Jennifer Hinnell awarded the Governor General’s Gold Medal for linguistics research

Exploring how speech and body movements are intertwined in the way we use them most: casual conversation

Erik Einsiedel - 11 June 2020


Linguistics PhD candidate Jennifer Hinnell has been fascinated by language since she was a child. At age eight, she created an original language of her own, writing it all out in a notebook. This lifelong passion to understand how language influences and reflects what we think and feel, how we tell our stories, and how we interact with others is what led her to explore it in-depth at the U of A, eventually earning her the U of A’s top doctoral award.

As Hinnell describes it, mainstream linguistics was for a long time interested primarily in exploring fully formed sentences and written text, not necessarily casual conversation. “But if you think about it,” she explains, “conversation is where language is really alive, in its primary form. It’s how babies and children first experience language. It’s how we connect (or disconnect!) with others and how we get things done. And it’s full of efficiencies and creativity in really patterned ways.”

Focusing on face-to-face conversation means Hinnell factors in all the other things that accompany speech, including hand gestures, shoulder shrugs, head movements and posture shifts. This is known as “co-speech behaviour.” To study these more finely nuanced aspects of body movement, Hinnell leveraged some unusual tools, including motion capture technology, as well as massive databases of spontaneous conversations recorded on broadcast television, such as talk shows, newscasts and interviews.

With this data, Hinnell uses statistical methods to assess recurring physical patterns within particular expressions in speech. “My research shows that a lot of expressions – both grammatical patterns and fixed expressions in discourse like ‘on the one hand’ or ‘but anyways’ – have a corresponding way of being expressed in our hands, shoulders and head movements.”
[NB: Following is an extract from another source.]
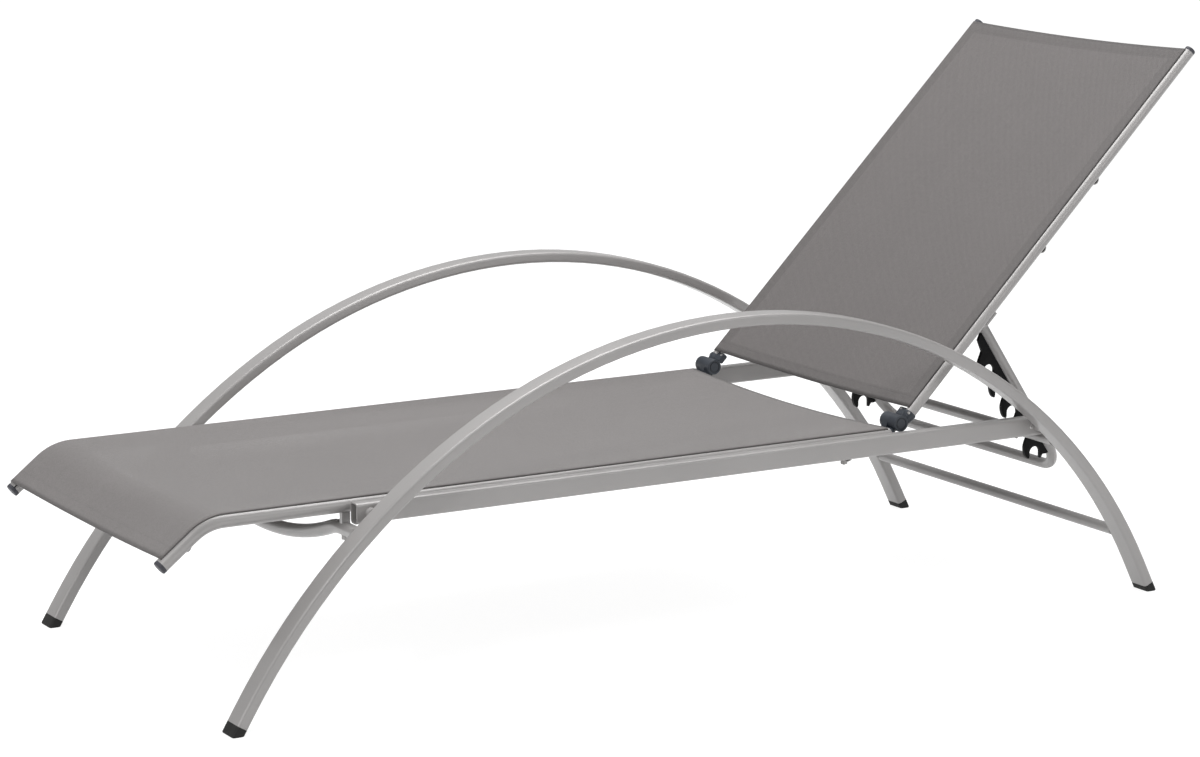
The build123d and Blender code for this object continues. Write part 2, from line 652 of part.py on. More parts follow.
for side, sign in sides.items():
    with BuildPart() as seat_leaf:
        knuckle(sign, knuckle_middle_y - knuckle_gap, knuckle_inner_y)
        with BuildSketch(side_plane(sign * (bed_half - seat_rail_diameter))):
            with BuildLine():
                Polyline((seat_rail_rear_x, seat_rail_z - seat_rail_radius),
                         (seat_rail_rear_x + seat_flange, seat_rail_z - seat_rail_radius),
                         (pin_x + knuckle_radius * cos(radians(back_angle)),
                          pin_z - knuckle_radius * sin(radians(back_angle))),
                         (pin_x - knuckle_radius * cos(radians(back_angle)),
                          pin_z + knuckle_radius * sin(radians(back_angle))),
                         (seat_rail_rear_x, seat_rail_z + seat_rail_radius), close=True)
            make_face()
        extrude(amount=-sign * (knuckle_middle_y - knuckle_gap - bed_half + seat_rail_diameter))
        with BuildSketch(Plane((seat_rail_rear_x, sign * bed_half, seat_rail_z), x_dir=(0, 1, 0),
                               z_dir=(1, 0, 0))):
            Circle(seat_rail_radius)
            with Locations((-sign * seat_rail_diameter / 2, 0)):
                Rectangle(seat_rail_diameter, seat_rail_diameter)
        extrude(amount=seat_flange)
        with BuildSketch(Plane((seat_rail_rear_x, sign * bed_half, seat_rail_z), x_dir=(0, 1, 0),
                               z_dir=(-1, 0, 0))):
            with Locations((sign * rail_plug_side, rail_plug_drop)):
                Circle(rail_plug_radius)
        extrude(amount=hinge_plug_length)
        bore_knuckle(sign, knuckle_middle_y - knuckle_gap, knuckle_inner_y)
    finish(seat_leaf, "hinge_seat_leaf_" + side)

    with BuildPart() as back_leaf:
        knuckle(sign, knuckle_middle_y, knuckle_outer_y)
        neck_foot = Plane(back_plane(sign * bed_half).from_local_coords((0, -back_rail_offset, 0)),
                          x_dir=(0, 1, 0), z_dir=back_plane(0).x_dir)
        with BuildSketch(neck_foot):
            Circle(neck_radius)
        extrude(amount=collar_start, taper=-degrees(atan2(collar_radius - neck_radius, collar_start)))
        with BuildSketch(neck_foot.offset(collar_start)):
            Circle(collar_radius)
        extrude(amount=back_rail_start - collar_start)
        with BuildSketch(back_plane(sign * (bed_half - shoulder_inset))):
            with Locations(((shoulder_start + shoulder_end) / 2, -shoulder_front - shoulder_depth / 2)):
                RectangleRounded(shoulder_end - shoulder_start, shoulder_depth, shoulder_corner)
        extrude(amount=-sign * shoulder_inset)
        with BuildSketch(rail_mouth(sign)):
            Circle(back_rail_radius + crossing_gap)
        extrude(amount=collar_radius, mode=Mode.SUBTRACT)
        with BuildSketch(rail_mouth(sign)):
            with Locations((sign * back_plug_side, -back_plug_drop)):
                Circle(back_plug_radius)
        extrude(amount=hinge_plug_length)
        with BuildSketch(side_plane(sign * knuckle_inner_y)):
            with Locations((pin_x, pin_z)):
                Circle(knuckle_radius + crossing_gap)
        extrude(amount=-sign * (knuckle_middle_y - knuckle_inner_y), mode=Mode.SUBTRACT)
        bore_knuckle(sign, knuckle_middle_y, knuckle_outer_y)
        for rivet_plane in (collar_rivet_plane(sign), shoulder_rivet_plane(sign)):
            with BuildSketch(rivet_plane):
                Circle(rivet_radius + hole_clearance)
            extrude(amount=rivet_length, both=True, mode=Mode.SUBTRACT)
    finish(back_leaf, "hinge_back_leaf_" + side)

    with BuildPart() as hinge_pin:
        pin_inner = knuckle_inner_y + hinge_recess_depth - hinge_head_gap
        pin_outer = knuckle_outer_y - hinge_recess_depth + hinge_head_gap
        with BuildSketch(side_plane(sign * pin_inner)):
            with Locations((pin_x, pin_z)):
                Circle(hinge_pin_radius)
        extrude(amount=-sign * (pin_outer - pin_inner))
        for head_y in (pin_inner - hinge_head_height, pin_outer):
            with BuildSketch(side_plane(sign * head_y)):
                with Locations((pin_x, pin_z)):
                    Circle(hinge_head_radius)
            extrude(amount=-sign * hinge_head_height)
    finish(hinge_pin, "hinge_pin_" + side)


def rivet(plane):
    """A blind rivet with a low domed head, set where a plane meets a surface."""
    for radius, length, taper in ((rivet_radius, -rivet_length, 0), (rivet_head_radius, rivet_head_height, 35)):
        with BuildSketch(plane) as disc:
            Circle(radius)
        extrude(disc.sketch, amount=length, taper=taper)


with BuildPart() as back_rivets:
    for sign in sides.values():
        rivet(collar_rivet_plane(sign))
        rivet(shoulder_rivet_plane(sign))
finish(back_rivets, "hinge_back_rivets")

with BuildPart() as seat_rivets:
    for sign in sides.values():
        rivet(seat_rivet_plane(sign))
finish(seat_rivets, "hinge_seat_rivets")

# Prop frame, a U bent from one tube, pivoted on lugs behind the back rails
prop_corner_x, prop_corner_z = on_prop(prop_length, 0)
prop_top_x, prop_top_z = on_prop(-prop_top_reach, 0)
with BuildPart() as prop_frame:
    with BuildLine() as prop_path:
        FilletPolyline((prop_top_x, -prop_half, prop_top_z), (prop_corner_x, -prop_half, prop_corner_z),
                       (prop_corner_x, prop_half, prop_corner_z), (prop_top_x, prop_half, prop_top_z),
                       radius=prop_bend_radius)
    with BuildSketch(Plane(prop_path.wire() @ 0, z_dir=prop_path.wire() % 0)):
        Circle(bar_radius)
        Circle(bar_radius - bar_wall, mode=Mode.SUBTRACT)
    sweep(path=prop_path.wire())
    with BuildSketch(side_plane(0)):
        with Locations((pivot_x, pivot_z)):
            Circle(prop_bolt_radius + prop_bolt_clearance)
    extrude(amount=prop_half + bar_diameter, both=True, mode=Mode.SUBTRACT)
finish(prop_frame, "prop_frame")

lug_inner_y = prop_half + bar_radius + lug_gap
with BuildPart() as pivot_bolts:
    for sign in sides.values():
        head_y = prop_half - bar_radius - bolt_side_gap
        with BuildSketch(side_plane(sign * head_y)):
            with Locations((pivot_x, pivot_z)):
                Circle(prop_bolt_radius)
        extrude(amount=-sign * (lug_inner_y + lug_thickness - head_y))
        with BuildSketch(side_plane(sign * head_y)):
            with Locations((pivot_x, pivot_z)):
                Circle(bolt_head_radius)
        extrude(amount=sign * bolt_head_height)
        with BuildSketch(side_plane(sign * (lug_inner_y - lug_gap + bolt_side_gap))):
            with Locations((pivot_x, pivot_z)):
                Circle(bolt_head_radius)
        extrude(amount=-sign * (lug_gap - bolt_side_gap))
finish(pivot_bolts, "pivot_bolts")

for side, sign in sides.items():
    shelf_top = -back_rail_offset - back_rail_radius
    lug_end = -back_rail_offset - prop_pivot_offset
    with BuildPart() as lug:
        with BuildSketch(back_plane(sign * lug_inner_y)):
            with Locations((prop_pivot_place, lug_end)):
                Circle(lug_radius)
            with Locations((prop_pivot_place, (shelf_top + lug_end) / 2)):
                Rectangle(2 * lug_radius, shelf_top - lug_end)
            with Locations((prop_pivot_place, lug_end)):
                Circle(prop_bolt_radius, mode=Mode.SUBTRACT)
        extrude(amount=-sign * lug_thickness)
        with BuildSketch(back_plane(sign * lug_inner_y)):
            with Locations((prop_pivot_place, shelf_top - lug_thickness / 2)):
                Rectangle(lug_shelf_length, lug_thickness)
        extrude(amount=-sign * (bed_half - lug_inner_y + lug_thickness))
    finish(lug, "pivot_lug_" + side)

# Combs, five downward notches with hooked claws in a black moulding along each prop leg
notch_radius = bar_radius + notch_clearance
for side, sign in sides.items():
    with BuildPart() as comb:
        with BuildSketch(side_plane(sign * (prop_half - comb_thickness / 2))):
            with BuildLine():
                first_x, first_z = notches[0]
                edge = Polyline(on_prop(comb_start, 0), on_prop(comb_shoulder, comb_spine),
                                (first_x - claw_outs[0], first_z + claw_rises[0]))
                for notch_x, notch_z in notches:
                    claw = [(notch_x - out, notch_z + rise) for out, rise in zip(claw_outs, claw_rises)]
                    if edge @ 1 != Vector(*claw[0]):
                        Line(edge @ 1, claw[0])
                    back = Spline(*claw)
                    tip = Spline(back @ 1, (notch_x - notch_radius, notch_z + claw_tip_rise),
                                 tangents=(back % 1, (0, 1)))
                    Line(tip @ 1, (notch_x - notch_radius, notch_z))
                    ThreePointArc((notch_x - notch_radius, notch_z), (notch_x, notch_z + notch_radius),
                                  (notch_x + notch_radius, notch_z))
                    edge = Line((notch_x + notch_radius, notch_z),
                                (notch_x + notch_radius, notch_z + claw_tip_rise / 2))
                Polyline(edge @ 1, (notch_x + notch_radius, notch_z - lip_drop),
                         (notch_x + notch_radius + lip_width, notch_z - lip_drop),
                         (notch_x + (notch_radius + comb_tail_out) / 2, notch_z - comb_tail_drop),
                         (notch_x + comb_tail_out, notch_z - comb_tail_drop),
                         on_prop(comb_end, 0), on_prop(comb_start, 0))
            make_face()
        extrude(amount=-sign * comb_thickness)
        with BuildSketch(Plane(prop_path.wire() @ 0, z_dir=prop_path.wire() % 0)):
            Circle(bar_radius)
        sweep(path=prop_path.wire(), mode=Mode.SUBTRACT)
    finish(comb, "comb_" + side)
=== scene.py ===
from math import cos, pi, radians, sin
import bmesh
import bpy
from mathutils import Matrix, Vector


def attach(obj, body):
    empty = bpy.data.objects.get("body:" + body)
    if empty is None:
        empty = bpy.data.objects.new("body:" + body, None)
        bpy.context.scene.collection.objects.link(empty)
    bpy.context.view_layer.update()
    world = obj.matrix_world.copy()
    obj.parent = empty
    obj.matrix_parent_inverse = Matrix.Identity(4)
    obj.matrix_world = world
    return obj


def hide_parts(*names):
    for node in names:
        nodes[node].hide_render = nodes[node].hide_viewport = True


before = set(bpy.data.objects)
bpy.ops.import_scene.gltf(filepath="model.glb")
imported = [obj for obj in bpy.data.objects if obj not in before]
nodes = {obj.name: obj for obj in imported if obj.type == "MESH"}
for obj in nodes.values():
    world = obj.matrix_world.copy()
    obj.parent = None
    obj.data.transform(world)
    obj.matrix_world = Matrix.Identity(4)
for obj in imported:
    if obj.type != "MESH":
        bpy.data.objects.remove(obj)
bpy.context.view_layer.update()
print("frame loaded:", len(nodes), "nodes")


# an input that is given as a socket is linked, and any other value is set
def addNode(tree, kind, inputs=None, **settings):
    node = tree.nodes.new(kind)
    for key, value in settings.items():
        setattr(node, key, value)
    for key, value in (inputs or {}).items():
        if isinstance(value, bpy.types.NodeSocket):
            tree.links.new(value, node.inputs[key])
        else:
            node.inputs[key].default_value = value
    return node


def maths(tree, operation, first, second=None, clamp=False):
    inputs = {0: first}
    if second is not None:
        inputs[1] = second
    return addNode(tree, "ShaderNodeMath", inputs, operation=operation, use_clamp=clamp).outputs[0]


def add(tree, first, second, clamp=False):
    return maths(tree, "ADD", first, second, clamp)


def subtract(tree, first, second, clamp=False):
    return maths(tree, "SUBTRACT", first, second, clamp)


def multiply(tree, first, second):
    return maths(tree, "MULTIPLY", first, second)


def remap(tree, value, start, end, low=0.0, high=1.0):
    inputs = {"Value": value, "From Min": start, "From Max": end, "To Min": low, "To Max": high}
    return addNode(tree, "ShaderNodeMapRange", inputs).outputs[0]


def noise(tree, place, scale, detail):
    inputs = {"Vector": place, "Scale": scale, "Detail": detail}
    return addNode(tree, "ShaderNodeTexNoise", inputs).outputs[0]


def mixColors(tree, share, first, second, blend="MIX"):
    inputs = {"Factor": share, "A": first, "B": second}
    return addNode(tree, "ShaderNodeMix", inputs, data_type="RGBA",
                   blend_type=blend).outputs["Result"]


# shader groups are built once and placed in several materials
def startGroup(name, inputs, outputs):
    group = bpy.data.node_groups.new(name, "ShaderNodeTree")
    for direction, sockets in (("INPUT", inputs), ("OUTPUT", outputs)):
        for label, kind in sockets.items():
            group.interface.new_socket(label, in_out=direction, socket_type="NodeSocket" + kind)
    into = group.nodes.new("NodeGroupInput")
    return group, into.outputs, group.nodes.new("NodeGroupOutput")


def finishGroup(group, out, **outputs):
    for label, socket in outputs.items():
        group.links.new(socket, out.inputs[label])
    return group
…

Such analysis of face-to-face interaction and language has important implications for the study of oral Indigenous languages and sign languages, which rely on verbal and visual signals. Other applications Hinnell is excited to explore include how her research could make language production more human-like in technologies like virtual agents, and in dialogue for animation, films and video games.

From here, Hinnell plans to pursue a Killam postdoctoral fellowship at the University of British Columbia to work with cognitive linguist Dr. Barbara Dancygier. She will be exploring multimodal linguistic patterns across a variety of media genres, focusing on how people assert, negate and reject beliefs. “This is something that is front and centre of public discourse right now, where the phenomenon of post-truth is really dominating airwaves and the internet,” she says.

In the meantime, Hinnell expresses how honoured she feels to receive the Governor General’s Gold Medal for her research. She credits a whole team of people who helped her with this achievement, including her supervisor Sally Rice who heavily influenced her view of what language structure really is and how to study it.

It was a long, intense road, but Hinnell describes winning the Gold Medal as a testament to the value of spending the time finding out what you really need to be doing in your life, and then going for it.

“I had what some might consider an atypical academic trajectory,” she says. “I worked in software and then the literary arts before going to grad school to study linguistics, and I had two kids in the middle of my PhD.

“But I knew I was in the right place in my life to do all of these things. The world needs all of us, especially right now, to be the best versions of ourselves that we can be. It can take some time and effort to figure out what that looks like for each of us. But once you know, don’t wait for a better time or let anyone – including yourself – talk you out of it.”